Sorry, it's not required by our hardware. Is there any, which actually has such
limitation? (minimum burst length)

-Sergey

> 
> -- 
> ~Vinod
Vinod Koul May 19, 2020, 5:07 p.m. UTC | #8
On 17-05-20, 22:38, Serge Semin wrote:
> On Fri, May 15, 2020 at 12:09:50PM +0530, Vinod Koul wrote:
> > On 12-05-20, 22:12, Andy Shevchenko wrote:
> > > On Tue, May 12, 2020 at 05:08:20PM +0300, Serge Semin wrote:
> > > > On Fri, May 08, 2020 at 02:41:53PM +0300, Andy Shevchenko wrote:
> > > > > On Fri, May 08, 2020 at 01:53:03PM +0300, Serge Semin wrote:
> > > > > > IP core of the DW DMA controller may be synthesized with different
> > > > > > max burst length of the transfers per each channel. According to Synopsis
> > > > > > having the fixed maximum burst transactions length may provide some
> > > > > > performance gain. At the same time setting up the source and destination
> > > > > > multi size exceeding the max burst length limitation may cause a serious
> > > > > > problems. In our case the system just hangs up. In order to fix this
> > > > > > lets introduce the max burst length platform config of the DW DMA
> > > > > > controller device and don't let the DMA channels configuration code
> > > > > > exceed the burst length hardware limitation. Depending on the IP core
> > > > > > configuration the maximum value can vary from channel to channel.
> > > > > > It can be detected either in runtime from the DWC parameter registers
> > > > > > or from the dedicated dts property.
> > > > > 
> > > > > I'm wondering what can be the scenario when your peripheral will ask something
> > > > > which is not supported by DMA controller?
> > > > 
> > > > I may misunderstood your statement, because seeing your activity around my
> > > > patchsets including the SPI patchset and sometimes very helpful comments,
> > > > this question answer seems too obvious to see you asking it.
> > > > 
> > > > No need to go far for an example.

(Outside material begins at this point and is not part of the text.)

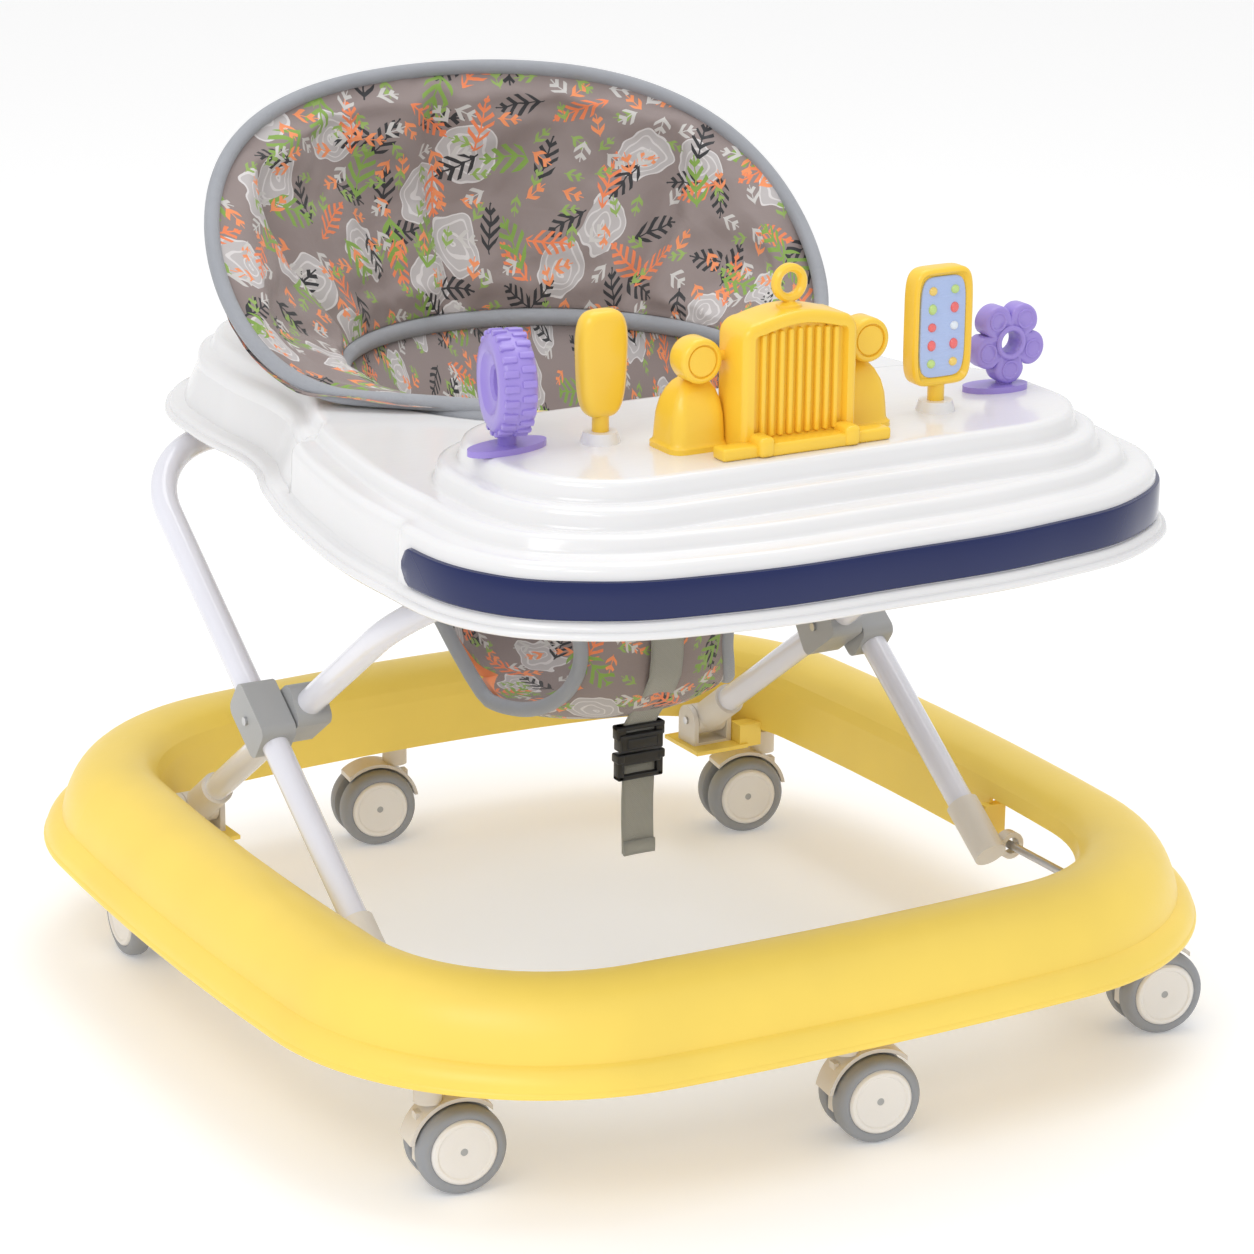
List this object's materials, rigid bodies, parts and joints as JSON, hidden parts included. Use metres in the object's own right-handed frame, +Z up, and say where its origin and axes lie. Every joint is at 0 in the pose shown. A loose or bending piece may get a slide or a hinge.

See the DW APB SSI driver. Its DMA module
> > > > specifies the burst length to be 16, while not all of ours channels supports it.
> > > > Yes, originally it has been developed for the Intel Midfield SPI, but since I
> > > > converted the driver into a generic code we can't use a fixed value. For instance
> > > > in our hardware only two DMA channels of total 16 are capable of bursting up to
> > > > 16 bytes (data items) at a time, the rest of them are limited with up to 4 bytes
> > > > burst length. While there are two SPI interfaces, each of which need to have two
> > > > DMA channels for communications. So I need four channels in total to allocate to
> > > > provide the DMA capability for all interfaces. In order to set the SPI controller
> > > > up with valid optimized parameters the max-burst-length is required. Otherwise we
> > > > can end up with buffers overrun/underrun.
> > > 
> > > Right, and we come to the question which channel better to be used by SPI and
> > > the rest devices. Without specific filter function you can easily get into a
> > > case of inverted optimizations, when SPI got channels with burst = 4, while
> > > it's needed 16, and other hardware otherwise. Performance wise it's worse
> > > scenario which we may avoid in the first place, right?
> > 
> > If one has channels which are different and described as such in DT,
> > then I think it does make sense to specify in your board-dt about the
> > specific channels you would require...
> 
> Well, we do have such hardware. Our DW DMA controller has got different max
> burst lengths assigned to first two and the rest of the channels. But creating
> a functionality of the individual channels assignment is a matter of different
> patchset. Sorry. It's not one of my task at the moment.
> 
> My primary task is to integrate the Baikal-T1 SoC support into the kernel. I've
> refactored a lot of code found in the Baikal-T1 SDK and currently under a pressure
> of a lot of review. Alas there is no time to create new functionality as you
> suggest. In future I may provide such, but not in the framework of this patchset.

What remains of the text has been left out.